'''

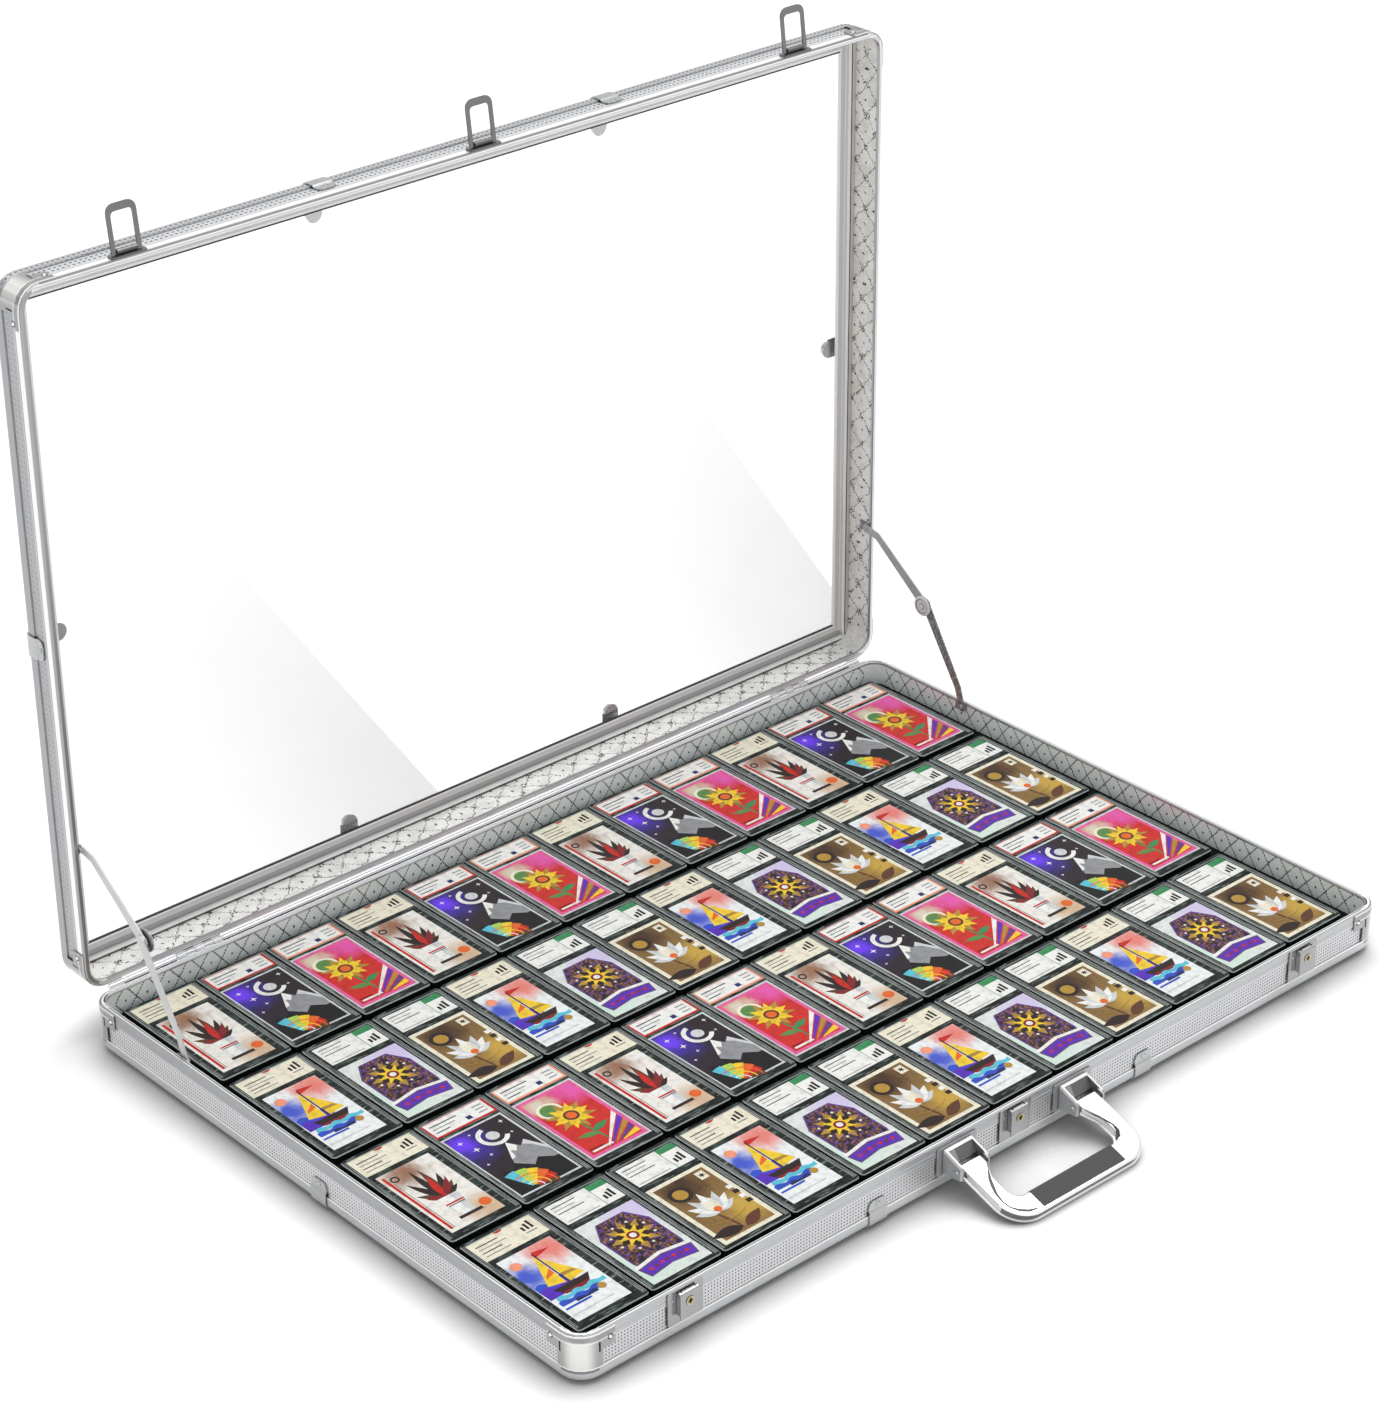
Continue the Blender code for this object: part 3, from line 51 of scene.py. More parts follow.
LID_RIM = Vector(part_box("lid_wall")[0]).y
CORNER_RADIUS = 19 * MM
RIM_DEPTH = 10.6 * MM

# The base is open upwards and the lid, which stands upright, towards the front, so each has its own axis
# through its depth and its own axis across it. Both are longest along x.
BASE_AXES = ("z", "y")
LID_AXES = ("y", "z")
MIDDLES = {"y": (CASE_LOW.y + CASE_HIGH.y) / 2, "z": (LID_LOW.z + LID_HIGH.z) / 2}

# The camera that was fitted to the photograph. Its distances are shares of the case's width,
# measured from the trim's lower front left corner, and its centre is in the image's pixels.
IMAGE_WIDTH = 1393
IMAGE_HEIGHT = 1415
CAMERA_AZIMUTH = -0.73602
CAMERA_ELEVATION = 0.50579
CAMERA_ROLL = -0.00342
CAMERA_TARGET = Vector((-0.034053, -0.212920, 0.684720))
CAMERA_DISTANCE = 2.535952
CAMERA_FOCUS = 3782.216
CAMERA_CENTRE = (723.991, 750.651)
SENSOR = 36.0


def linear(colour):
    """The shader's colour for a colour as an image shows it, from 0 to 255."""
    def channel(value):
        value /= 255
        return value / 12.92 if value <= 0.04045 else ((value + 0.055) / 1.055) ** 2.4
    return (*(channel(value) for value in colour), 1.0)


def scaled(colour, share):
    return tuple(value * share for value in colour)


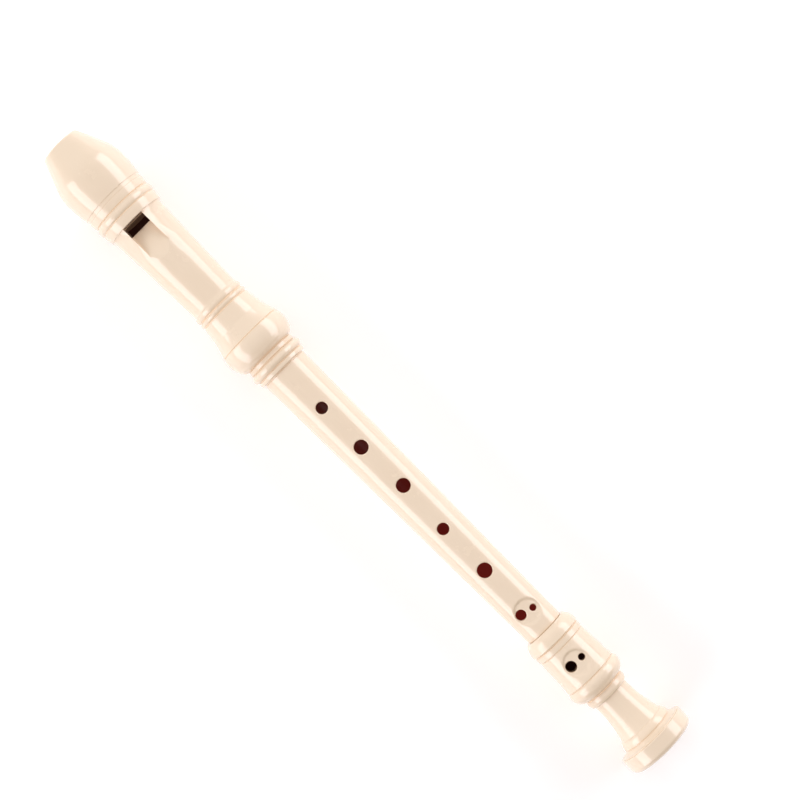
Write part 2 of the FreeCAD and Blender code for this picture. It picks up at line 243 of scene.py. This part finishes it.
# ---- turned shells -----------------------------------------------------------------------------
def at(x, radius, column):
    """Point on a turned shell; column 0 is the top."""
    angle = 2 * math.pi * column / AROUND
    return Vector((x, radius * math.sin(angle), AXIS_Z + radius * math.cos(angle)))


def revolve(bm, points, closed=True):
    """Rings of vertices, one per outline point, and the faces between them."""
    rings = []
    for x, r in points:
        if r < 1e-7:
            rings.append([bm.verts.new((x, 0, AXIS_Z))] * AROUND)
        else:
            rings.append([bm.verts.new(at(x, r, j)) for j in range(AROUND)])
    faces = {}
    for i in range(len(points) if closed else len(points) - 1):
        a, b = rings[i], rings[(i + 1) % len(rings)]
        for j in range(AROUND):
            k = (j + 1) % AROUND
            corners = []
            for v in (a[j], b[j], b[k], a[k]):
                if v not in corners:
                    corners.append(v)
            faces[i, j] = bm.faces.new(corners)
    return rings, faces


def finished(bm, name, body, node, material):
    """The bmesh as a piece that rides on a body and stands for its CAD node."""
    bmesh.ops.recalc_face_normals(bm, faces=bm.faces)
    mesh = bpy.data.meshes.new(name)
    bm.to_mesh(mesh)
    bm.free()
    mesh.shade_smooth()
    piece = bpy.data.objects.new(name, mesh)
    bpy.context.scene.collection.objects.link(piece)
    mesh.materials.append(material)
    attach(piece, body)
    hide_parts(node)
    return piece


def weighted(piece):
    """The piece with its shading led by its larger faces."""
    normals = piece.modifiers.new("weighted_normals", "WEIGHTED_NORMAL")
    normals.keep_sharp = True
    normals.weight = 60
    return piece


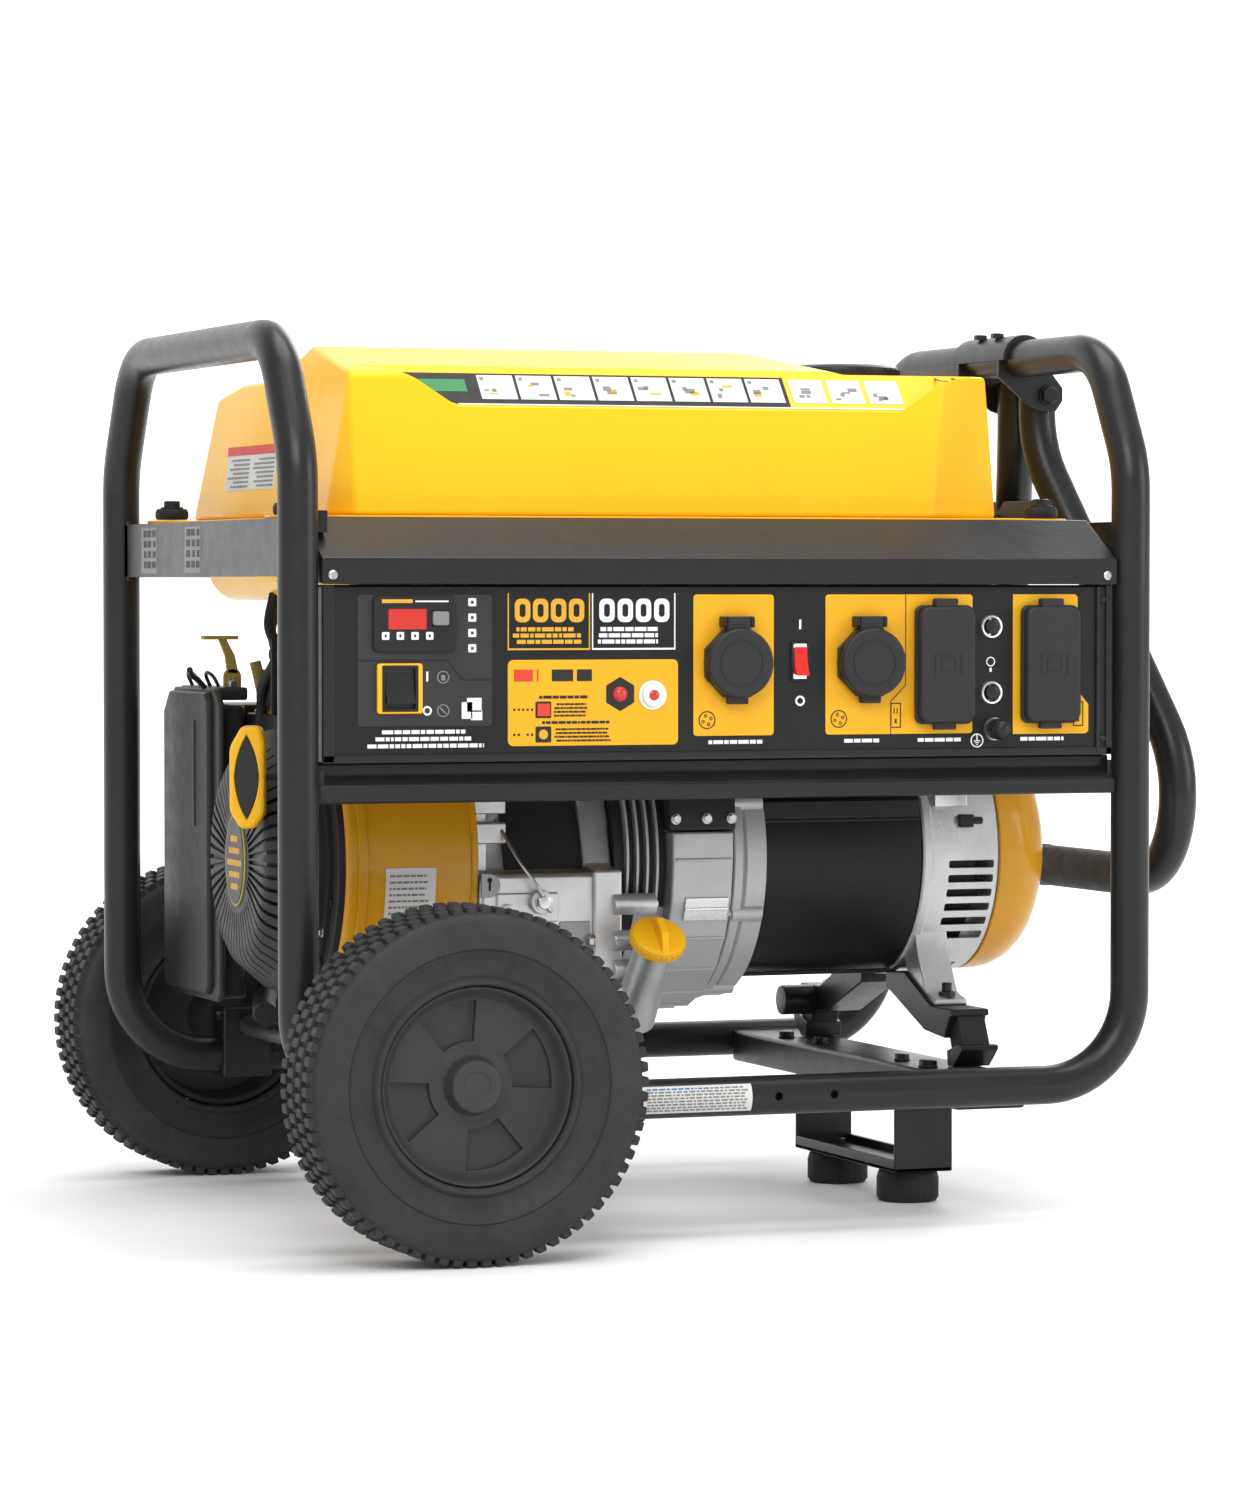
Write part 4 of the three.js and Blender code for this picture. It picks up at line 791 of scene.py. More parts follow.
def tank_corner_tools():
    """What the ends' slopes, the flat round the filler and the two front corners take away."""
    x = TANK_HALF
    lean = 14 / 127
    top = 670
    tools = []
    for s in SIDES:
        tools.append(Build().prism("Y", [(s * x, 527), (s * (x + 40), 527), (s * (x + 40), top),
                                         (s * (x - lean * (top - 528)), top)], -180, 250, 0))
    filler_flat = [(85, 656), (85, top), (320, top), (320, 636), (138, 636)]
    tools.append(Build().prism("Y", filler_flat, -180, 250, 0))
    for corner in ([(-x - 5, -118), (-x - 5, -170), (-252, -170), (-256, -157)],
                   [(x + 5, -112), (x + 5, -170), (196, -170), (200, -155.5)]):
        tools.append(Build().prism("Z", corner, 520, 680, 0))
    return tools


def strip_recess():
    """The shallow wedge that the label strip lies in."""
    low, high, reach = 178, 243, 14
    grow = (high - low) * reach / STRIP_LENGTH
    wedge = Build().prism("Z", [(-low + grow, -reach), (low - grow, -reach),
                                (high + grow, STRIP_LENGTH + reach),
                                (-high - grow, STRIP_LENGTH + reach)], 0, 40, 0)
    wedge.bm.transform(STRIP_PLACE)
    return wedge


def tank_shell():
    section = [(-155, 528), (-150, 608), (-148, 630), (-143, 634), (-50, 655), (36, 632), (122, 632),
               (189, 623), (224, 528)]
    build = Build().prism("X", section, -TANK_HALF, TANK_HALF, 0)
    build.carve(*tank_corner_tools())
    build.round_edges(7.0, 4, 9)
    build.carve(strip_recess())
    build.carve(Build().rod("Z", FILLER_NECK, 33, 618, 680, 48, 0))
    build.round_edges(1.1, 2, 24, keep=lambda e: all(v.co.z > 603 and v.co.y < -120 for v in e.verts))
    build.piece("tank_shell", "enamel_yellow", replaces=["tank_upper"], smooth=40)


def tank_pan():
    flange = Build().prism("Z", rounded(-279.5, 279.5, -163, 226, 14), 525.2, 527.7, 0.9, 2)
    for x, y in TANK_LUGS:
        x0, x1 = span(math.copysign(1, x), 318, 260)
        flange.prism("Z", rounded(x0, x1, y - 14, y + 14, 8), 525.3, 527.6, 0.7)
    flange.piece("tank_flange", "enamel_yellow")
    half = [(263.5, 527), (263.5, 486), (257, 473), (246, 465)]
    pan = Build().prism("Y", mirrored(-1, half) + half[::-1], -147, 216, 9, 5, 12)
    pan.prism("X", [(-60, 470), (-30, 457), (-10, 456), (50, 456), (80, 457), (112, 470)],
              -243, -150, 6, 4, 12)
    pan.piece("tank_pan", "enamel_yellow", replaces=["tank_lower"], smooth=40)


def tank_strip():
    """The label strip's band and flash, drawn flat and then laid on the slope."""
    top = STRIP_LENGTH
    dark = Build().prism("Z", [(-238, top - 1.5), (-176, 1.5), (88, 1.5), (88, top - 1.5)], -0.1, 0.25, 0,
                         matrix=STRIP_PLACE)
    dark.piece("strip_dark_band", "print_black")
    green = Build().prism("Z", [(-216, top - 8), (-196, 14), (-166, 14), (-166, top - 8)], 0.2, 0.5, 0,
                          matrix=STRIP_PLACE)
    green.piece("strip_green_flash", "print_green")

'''

• WRITTEN PROBLEM:
Would you set down the listing exactly, omitting pictures?

• COMPLETE ANSWER:
Continue the Blender code for this object: part 3, from line 51 of scene.py. More parts follow.
LID_RIM = Vector(part_box("lid_wall")[0]).y
CORNER_RADIUS = 19 * MM
RIM_DEPTH = 10.6 * MM

# The base is open upwards and the lid, which stands upright, towards the front, so each has its own axis
# through its depth and its own axis across it. Both are longest along x.
BASE_AXES = ("z", "y")
LID_AXES = ("y", "z")
MIDDLES = {"y": (CASE_LOW.y + CASE_HIGH.y) / 2, "z": (LID_LOW.z + LID_HIGH.z) / 2}

# The camera that was fitted to the photograph. Its distances are shares of the case's width,
# measured from the trim's lower front left corner, and its centre is in the image's pixels.
IMAGE_WIDTH = 1393
IMAGE_HEIGHT = 1415
CAMERA_AZIMUTH = -0.73602
CAMERA_ELEVATION = 0.50579
CAMERA_ROLL = -0.00342
CAMERA_TARGET = Vector((-0.034053, -0.212920, 0.684720))
CAMERA_DISTANCE = 2.535952
CAMERA_FOCUS = 3782.216
CAMERA_CENTRE = (723.991, 750.651)
SENSOR = 36.0


def linear(colour):
    """The shader's colour for a colour as an image shows it, from 0 to 255."""
    def channel(value):
        value /= 255
        return value / 12.92 if value <= 0.04045 else ((value + 0.055) / 1.055) ** 2.4
    return (*(channel(value) for value in colour), 1.0)


def scaled(colour, share):
    return tuple(value * share for value in colour)


Write part 2 of the FreeCAD and Blender code for this picture. It picks up at line 243 of scene.py. This part finishes it.
# ---- turned shells -----------------------------------------------------------------------------
def at(x, radius, column):
    """Point on a turned shell; column 0 is the top."""
    angle = 2 * math.pi * column / AROUND
    return Vector((x, radius * math.sin(angle), AXIS_Z + radius * math.cos(angle)))


def revolve(bm, points, closed=True):
    """Rings of vertices, one per outline point, and the faces between them."""
    rings = []
    for x, r in points:
        if r < 1e-7:
            rings.append([bm.verts.new((x, 0, AXIS_Z))] * AROUND)
        else:
            rings.append([bm.verts.new(at(x, r, j)) for j in range(AROUND)])
    faces = {}
    for i in range(len(points) if closed else len(points) - 1):
        a, b = rings[i], rings[(i + 1) % len(rings)]
        for j in range(AROUND):
            k = (j + 1) % AROUND
            corners = []
            for v in (a[j], b[j], b[k], a[k]):
                if v not in corners:
                    corners.append(v)
            faces[i, j] = bm.faces.new(corners)
    return rings, faces


def finished(bm, name, body, node, material):
    """The bmesh as a piece that rides on a body and stands for its CAD node."""
    bmesh.ops.recalc_face_normals(bm, faces=bm.faces)
    mesh = bpy.data.meshes.new(name)
    bm.to_mesh(mesh)
    bm.free()
    mesh.shade_smooth()
    piece = bpy.data.objects.new(name, mesh)
    bpy.context.scene.collection.objects.link(piece)
    mesh.materials.append(material)
    attach(piece, body)
    hide_parts(node)
    return piece


def weighted(piece):
    """The piece with its shading led by its larger faces."""
    normals = piece.modifiers.new("weighted_normals", "WEIGHTED_NORMAL")
    normals.keep_sharp = True
    normals.weight = 60
    return piece


Write part 4 of the three.js and Blender code for this picture. It picks up at line 791 of scene.py. More parts follow.
def tank_corner_tools():
    """What the ends' slopes, the flat round the filler and the two front corners take away."""
    x = TANK_HALF
    lean = 14 / 127
    top = 670
    tools = []
    for s in SIDES:
        tools.append(Build().prism("Y", [(s * x, 527), (s * (x + 40), 527), (s * (x + 40), top),
                                         (s * (x - lean * (top - 528)), top)], -180, 250, 0))
    filler_flat = [(85, 656), (85, top), (320, top), (320, 636), (138, 636)]
    tools.append(Build().prism("Y", filler_flat, -180, 250, 0))
    for corner in ([(-x - 5, -118), (-x - 5, -170), (-252, -170), (-256, -157)],
                   [(x + 5, -112), (x + 5, -170), (196, -170), (200, -155.5)]):
        tools.append(Build().prism("Z", corner, 520, 680, 0))
    return tools


def strip_recess():
    """The shallow wedge that the label strip lies in."""
    low, high, reach = 178, 243, 14
    grow = (high - low) * reach / STRIP_LENGTH
    wedge = Build().prism("Z", [(-low + grow, -reach), (low - grow, -reach),
                                (high + grow, STRIP_LENGTH + reach),
                                (-high - grow, STRIP_LENGTH + reach)], 0, 40, 0)
    wedge.bm.transform(STRIP_PLACE)
    return wedge


def tank_shell():
    section = [(-155, 528), (-150, 608), (-148, 630), (-143, 634), (-50, 655), (36, 632), (122, 632),
               (189, 623), (224, 528)]
    build = Build().prism("X", section, -TANK_HALF, TANK_HALF, 0)
    build.carve(*tank_corner_tools())
    build.round_edges(7.0, 4, 9)
    build.carve(strip_recess())
    build.carve(Build().rod("Z", FILLER_NECK, 33, 618, 680, 48, 0))
    build.round_edges(1.1, 2, 24, keep=lambda e: all(v.co.z > 603 and v.co.y < -120 for v in e.verts))
    build.piece("tank_shell", "enamel_yellow", replaces=["tank_upper"], smooth=40)


def tank_pan():
    flange = Build().prism("Z", rounded(-279.5, 279.5, -163, 226, 14), 525.2, 527.7, 0.9, 2)
    for x, y in TANK_LUGS:
        x0, x1 = span(math.copysign(1, x), 318, 260)
        flange.prism("Z", rounded(x0, x1, y - 14, y + 14, 8), 525.3, 527.6, 0.7)
    flange.piece("tank_flange", "enamel_yellow")
    half = [(263.5, 527), (263.5, 486), (257, 473), (246, 465)]
    pan = Build().prism("Y", mirrored(-1, half) + half[::-1], -147, 216, 9, 5, 12)
    pan.prism("X", [(-60, 470), (-30, 457), (-10, 456), (50, 456), (80, 457), (112, 470)],
              -243, -150, 6, 4, 12)
    pan.piece("tank_pan", "enamel_yellow", replaces=["tank_lower"], smooth=40)


def tank_strip():
    """The label strip's band and flash, drawn flat and then laid on the slope."""
    top = STRIP_LENGTH
    dark = Build().prism("Z", [(-238, top - 1.5), (-176, 1.5), (88, 1.5), (88, top - 1.5)], -0.1, 0.25, 0,
                         matrix=STRIP_PLACE)
    dark.piece("strip_dark_band", "print_black")
    green = Build().prism("Z", [(-216, top - 8), (-196, 14), (-166, 14), (-166, top - 8)], 0.2, 0.5, 0,
                          matrix=STRIP_PLACE)
    green.piece("strip_green_flash", "print_green")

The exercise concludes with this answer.